Like linearity itself, this has it’s own set of possibilities and limitations. We know, from our first quest, that an item obtained in one dungeon may unlock an obstacle in another, or elsewhere in the Outlands. Therefore, finding yourself with bombs, the candle, one boomerang or another and some occasional meat with no path forward in the “first” two dungeons is not a death sentence. It just means you have to keep looking.
As per the original Legend of Zelda and our first quest in the Outlands, the typical methods of revealing hidden paths include: pushing rocks, bombing walls, burning bushes, crawling with the ladder, sailing on the raft and playing the ocarina. That last part is an addition from GameMakr24 that I’m really happy with. It contributes to the exploration of what the lore of Ocarina of Time would be like if it were present in the first game.
So we dart all over burning things, blowing stuff up, pushing rocks and playing the ocarina. This process is narrowed by my lack of a power bracelet: only the plain, cubic blocks and the headstones can be pushed right now. After several failed bombings (hehe…sorry, I couldn’t resist) I remembered a pattern from the first quest: lots of breakable walls and very few flammable bushes. Maybe the distribution is reversed in the second quest?

Maybe a little less of a reversal, as it turns out. While breakable walls are in hiding so far, flammable bushes are only slightly more numerous…and they usually only have moblins who pay you to keep the secrets of their woodsy little holes.
(I know they’re called Goriyas in the NES games…but it’s hard for me to shake the resemblance they have to moblins. Like how the Wizzrobes look like Subrosians from Oracle of Seasons or potion vendors from A Link to the Past. My mind just seems to…have it’s own preference. And it’s not like we don’t call the armored foes Darknuts even though Nintendo canonically named them Iron Knuckles)
Rupees are perfectly good but they don’t really help, if you already have some of the early equipment. Excluding keys for dungeons, of course. Still haven’t found any amazing Goron shops with bows and stuff yet, though, so rupees aren’t high on my list. Given how open LoZ: Outlands is, though, I wouldn’t be surprised if there is a way to access it even at this point.
I found the step ladder in dungeon O. This opens up the territory beyond streams, which shows promise at first. If you can scrape together the rupees, you can pay a Subrosian for a hint. The cute, robed sorcerer makes it sound like the cemetery puzzle in the lower lefthand corner of the map can be solved in the same way it was in quest one. Until I realize that I need the power bracelet to see that through…
…X_x…
The systematic method can be seriously frustrating if you overthink things. Especially if you haven’t played the original Legend of Zelda in a while like me. See, earlier, when you get the ocarina from Zelda, she tells you to look for a hidden path in the Graveyard of Serenity. And you happen to have the step ladder which lets you access the lower-left cemetery. So…it…it almost starts to feel like the game isn’t playing fair…
Then I took a break and realized two, blatantly obvious things I’ve overlooked: the Graveyard of Serenity refers to a specific graveyard and the first quest had three of them. We’ve ruled out one. The other is on the other side of some water. And in the last paragraph, where and when did I say Zelda gives you the hint?
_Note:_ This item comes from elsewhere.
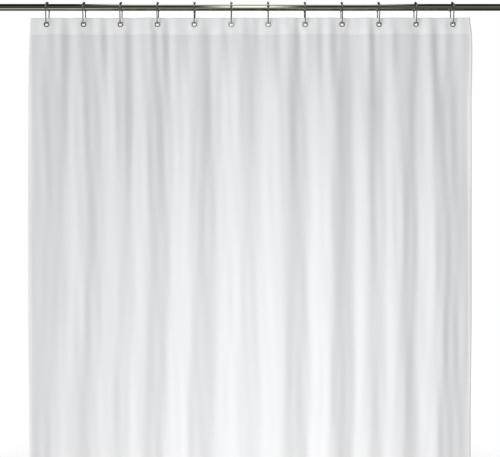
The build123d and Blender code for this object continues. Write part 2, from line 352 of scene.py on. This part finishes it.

Oh. Right. When she gives you the enchanted instrument that’s used for revealing paths and warping. Thing is…I sorta wrote that off for the same reason I did the flammable bushes: it only ever seemed to unlock rupee moblins and a heart container. And the cemeteries are flooded with ghostly floor masters that I just can’t kill yet.
Back when I was trying to set all the plant life I see on fire, I usually had to clear the screen of moblins and scrubs before I could start testing the bushes one by one. And I didn’t want to keep spending money on bombs so I would come and go from the screen to keep reusing the candle. That requires waiting for them to get close to a wall so the fire can continue to burn them after it knocks them backward. And, if you want to spare yourself as many screen to screen refreshes as you can, you should probably camp out near a wall with the boomerang so you could stun and burn a whole group.
The lady said it was the Graveyard of Serenity, though, so off we go. And that means the floor master ghosts. Which, presumably, means a whole lot of dodging. And the floor master ghosts spawn every time you touch a tombstone. It’s a risk…but not impossible.

This was almost too much for me. Guess what’s in there? A rupee moblin. Just a moblin with more money. *eye twitches*
But did Zelda say to push aside a tombstone? And as much of a bust as the ocarina had been so far…it has unlocked secret paths in places without water before.
…
So. Not only is the path to level T unveiled but…

Oh Zelda. My orange-headed savior. I’ve never been happier to see you. At long freaking last, my A button is no longer useless!